Not for me. I may let it idle a bit more if it struggled to fired up, but that only happened once and that was with the Blade and after a 6 month Lay up. It cranked a bit longer but did fire up first time, it did splutter at first (probably old fuel) but once it all settled, rode off as normal. The following year I used a fuel stabiliser and when it came back out, it started as normal and I rode straight away. likewise, on the MT10, I use a fuel stabiliser on that and it’s started up as normal everytime it’s come out of hibernation. Bikes always kept on Optimate’s throughout. I do a deep clean, apply corrosion protectant and a once over (oil level, coolant level, brakes, lights , switches, chain tension, tyres) before it goes away for winter. The most I really do is check tyre pressures when it comes back out, but that’s not always a given either.
Thanks all for the advice. I think I've been doing it out of habit more than anything. It was probably a "safe not sorry" situation. I keep mine under a inside cover on Optimate and give it a decent spray of ACF50. I've not had a single Blade - out of 6 now - that's been a pain to start.
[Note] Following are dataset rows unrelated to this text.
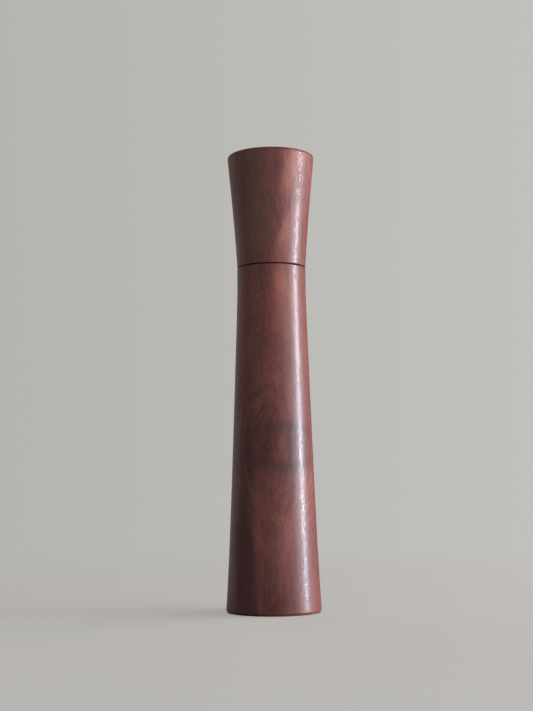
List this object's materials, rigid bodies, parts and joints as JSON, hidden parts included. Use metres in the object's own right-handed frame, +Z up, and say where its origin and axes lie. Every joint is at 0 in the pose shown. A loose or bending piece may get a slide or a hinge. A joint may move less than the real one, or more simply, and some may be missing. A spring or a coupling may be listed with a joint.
{
  "type": "pepper mill",
  "caption": "Tall turned wooden pepper mill with a slim neck and a flared flat-topped crown that turns and lifts off, over a ceramic grinding mechanism set by a knob under the foot.",
  "frame": {"origin": "centre of the foot, in the plane of the surface that the mill stands on", "axes": "+Z up along the turning axis, from the foot to the crown's flat top; +X to the right and +Y away from the viewer of the reference view"},
  "size_m": [0.0628, 0.0628, 0.305],
  "materials": {
    "turned_wood": "dark red-brown figured hardwood, oiled and polished to a satin gloss",
    "black_plastic": "moulded black plastic, fine satin",
    "grey_plastic": "moulded dark grey glass-filled plastic",
    "ceramic": "sintered white ceramic, matt with fine grain",
    "shaft_aluminium": "drawn aluminium with fine lengthwise lines",
    "spring_steel": "spring steel, bright drawn",
    "plated_steel": "zinc-plated steel",
    "bush_bronze": "sintered bronze, dull"
  },
  "bodies": {
    "body": {"body": "turned_wood", "housing": "black_plastic", "housing_screws": "plated_steel", "feed_bridge": "grey_plastic", "bridge_bush": "bush_bronze", "ring_burr": "ceramic", "burr_retainer": "spring_steel"},
    "spindle": {"burr_hub": "grey_plastic", "drive_shaft": "shaft_aluminium", "thrust_washer": "plated_steel", "hub_circlip": "spring_steel", "spring_washer": "plated_steel", "stop_washer": "plated_steel", "stop_screw": "plated_steel"},
    "crown": {"crown": "turned_wood", "drive_insert": "black_plastic", "grip_spring": "spring_steel"},
    "cone": {"cone_burr": "ceramic", "cone_core": "grey_plastic", "click_washer": "spring_steel", "burr_spring": "spring_steel"},
    "knob": {"adjusting_knob": "black_plastic", "knob_cap": "grey_plastic"}
  },
  "joints": [
    {"name": "crown_turn", "type": "hinge", "parent": "body", "child": "spindle", "pos_m": [0, 0, 0.2287], "axis": [0, 0, 1], "continuous": true},
    {"name": "crown_lift", "type": "slide", "parent": "spindle", "child": "crown", "axis": [0, 0, 1], "range_m": [0, 0.05]},
    {"name": "burr_gap", "type": "slide", "parent": "spindle", "child": "cone", "axis": [0, 0, 1], "range_m": [-0.0009, 0.0014], "deforming": ["burr_spring"]},
    {"name": "grind_adjust", "type": "hinge", "parent": "cone", "child": "knob", "pos_m": [0, 0, 0.0074], "axis": [0, 0, 1], "range_deg": [-323, 503]}
  ],
  "couplings": [
    {"joint": "burr_gap", "follows": "grind_adjust", "m_per_rad": 0.00015915}
  ]
}
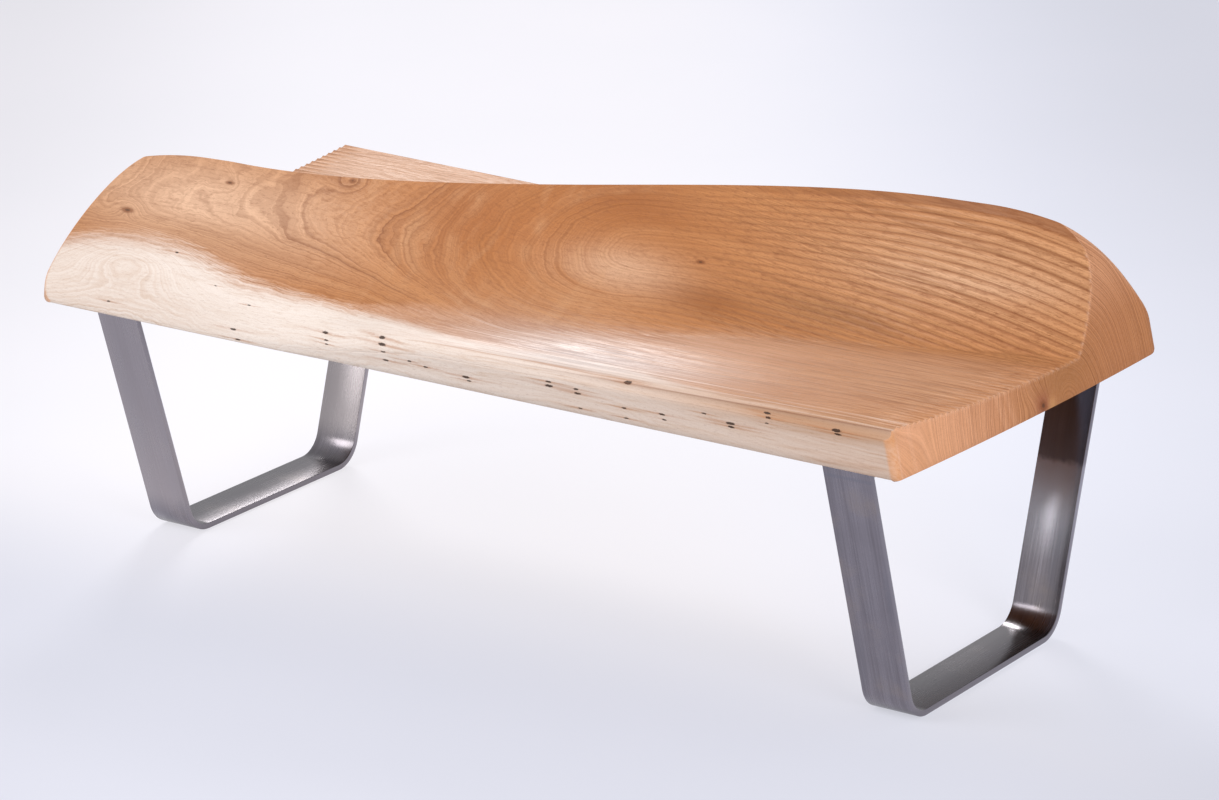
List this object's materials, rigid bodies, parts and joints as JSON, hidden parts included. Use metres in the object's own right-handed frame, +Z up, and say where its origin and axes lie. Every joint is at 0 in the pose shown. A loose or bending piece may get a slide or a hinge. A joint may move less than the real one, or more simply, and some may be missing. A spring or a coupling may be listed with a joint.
{
  "type": "seating bench",
  "caption": "Carved solid-wood bench seat, S-shaped crest between two low grooved seats facing opposite ways, on two bent flat-bar steel frames.",
  "frame": {"origin": "on the floor, under the middle of the bench", "axes": "+X along the bench to the right as seen from the front, +Y from the front to the back, +Z up"},
  "size_m": [1.3168, 0.616, 0.5315],
  "materials": {
    "seat_wood": "oiled hardwood, heartwood and pale sapwood",
    "frame_steel": "bare steel, brushed lengthwise",
    "fixing_steel": "zinc plated",
    "insert_brass": "turned"
  },
  "bodies": {
    "root": {"seat": "seat_wood", "leg_frame_left": "frame_steel", "leg_frame_right": "frame_steel", "top_bar_left": "frame_steel", "top_bar_right": "frame_steel", "screw_left_1": "fixing_steel", "washer_left_1": "fixing_steel", "insert_left_1": "insert_brass", "screw_left_2": "fixing_steel", "washer_left_2": "fixing_steel", "insert_left_2": "insert_brass", "screw_left_3": "fixing_steel", "washer_left_3": "fixing_steel", "insert_left_3": "insert_brass", "screw_left_4": "fixing_steel", "washer_left_4": "fixing_steel", "insert_left_4": "insert_brass", "screw_right_1": "fixing_steel", "washer_right_1": "fixing_steel", "insert_right_1": "insert_brass", "screw_right_2": "fixing_steel", "washer_right_2": "fixing_steel", "insert_right_2": "insert_brass", "screw_right_3": "fixing_steel", "washer_right_3": "fixing_steel", "insert_right_3": "insert_brass", "screw_right_4": "fixing_steel", "washer_right_4": "fixing_steel", "insert_right_4": "insert_brass"}
  },
  "joints": []
}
It’s never going to hurt it being over cautious, I disconnect the fuel pump on my rsv when I haven’t started it for a while, it just winds over on the starter for a while, if it keeps your ocd at bay why not and it doesn’t cost you anything.
I pulled the rr7 off the trailer after the last track day, pushed it in the shed and took the battery out. Just before the next track day I'll put the battery back in, change the oil and the brake fluid, let it warm up and then rag the arse off it. Don't worry about it, it'll be fine.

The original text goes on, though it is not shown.